I'd reserve district for dystrykt, that is the historical units of administration introduced by the Nazis. Halibutt 02:26, 9 February 2006 (UTC)
Fine — use "dystrykt" for the Nazi entities, and let's use the English "district" for Polish entities! logologist|Talk 04:03, 9 February 2006 (UTC)
So, we'd have Districts (gmina), Distrikts (voivodship-sized in fact) and Dystrykts (used to refer to non-Polish entities). A perfect solution I'd say. So unambiguous... But seriously, it's been discussed ad nauseam and I still fail to see why should we invent our own names when there's a perfectly fitting set of names. Halibutt 06:21, 9 February 2006 (UTC)

Miasto na prawach powiatu, Gmina miejska etc.[edit]

How to translate things like gmina miejska, miasto na prawach powiatu etc. I don't feel it's right to translate them county/commune, even though i support calling normal powiats/gminas "county/commune". Taw 20:32, 12 February 2006 (UTC)

It would have to be researched how these expressions are used. "Gmina miejska" might, for example, be rendered as "city commune"; and "miasto na prawach powiatu," as "county city." But the best thing would be to determine how the expressions are used functionally, then find the best English functional equivalents. In some cases, it might not be necessary to translate the entire clumsy expression. Anatopism 21:54, 12 February 2006 (UTC)
I gather that the term "commune" is used both for cities and for non-city entities, e.g. for rural areas; hence it seems that "commune" ("gmina") cannot be translated into English simply as "city." Anatopism 22:14, 12 February 2006 (UTC)
Gmina miejska is urban commune, I think. Ausir 23:01, 12 February 2006 (UTC)

Vote results[edit]

Ok, I think we can close the vote in favour of "Puławy County" and "Choroszcz Commune", and start renaming the articles. I find Balcer's point valid, so the terms "powiat" and "gmina" should be mentioned. Maybe simply it should take this form in the lead of the articles:

Puławy County (pl: powiat puławski)... --SylwiaS | talk 17:09, 2 March 2006 (UTC)

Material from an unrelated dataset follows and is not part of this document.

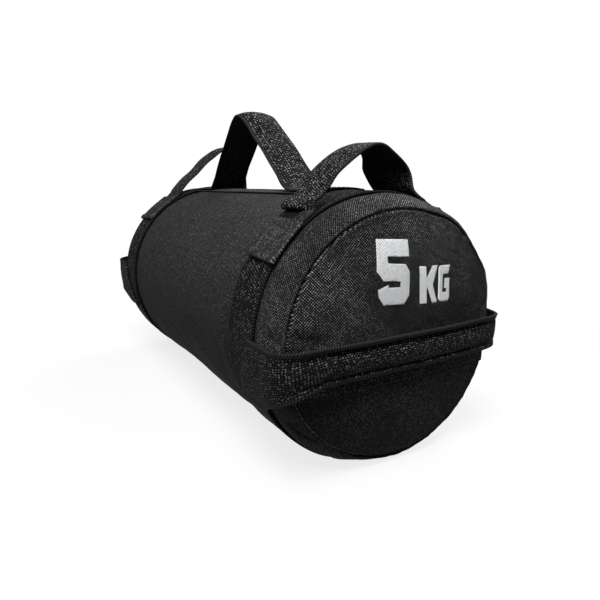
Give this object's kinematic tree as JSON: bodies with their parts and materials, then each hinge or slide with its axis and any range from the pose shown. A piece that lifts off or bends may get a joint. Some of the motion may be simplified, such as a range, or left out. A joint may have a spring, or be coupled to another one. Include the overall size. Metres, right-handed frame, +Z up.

Concur. logologist|Talk 15:47, 6 March 2006 (UTC)
Or even Puławy County (pl: powiat puławski, other translations: Powiat of Puławy, Puławy District, Puławy Poviat)... Ausir 17:40, 2 March 2006 (UTC)


Here's an external link with analysis of this situation, citing two biggest and most popular Polish-English/English-Polish dictionaries and other sources:

Here's a summary (not all of the terms were given in the article, I also added some from the discussion above):

Polish Oxford-PWN Kosciuszko Foundation TEPIS Ministry of Interior website Other
powiat powiat/county district poviat powiat district/powiat  
gmina district commune gmina gmina gmina municipality
województwo province province voivodeship voivodeship voivodship/province
wójt borough leader   voit voigt
starosta starosta   staroste district governor county foreman
wojewoda provincial governor governor voivode voivod/voivodship governor

Based on this, I'd say county and leaving powiat in the Polish are probably just as legitimate. Using district is a pretty bad idea, as it is used as a translation of powiat by KF and as a translation of gmina by Oxford-PWN, not to mention rejon and dystrykt. County is the most popular choice among Polish translators. On the other hand, looks like "poviat" is recommended by Polish Society of Economic, Legal and Court Translators (TEPIS) [1].

As for gmina, if we are not to use the ambiguous district recommended by Oxford-PWN, I'd say commune is the best choice, as it is the recommended option for European countries in KF. Commune seems to be the most popular choice among Polish translators, although "gmina" is recommended by TEPIS.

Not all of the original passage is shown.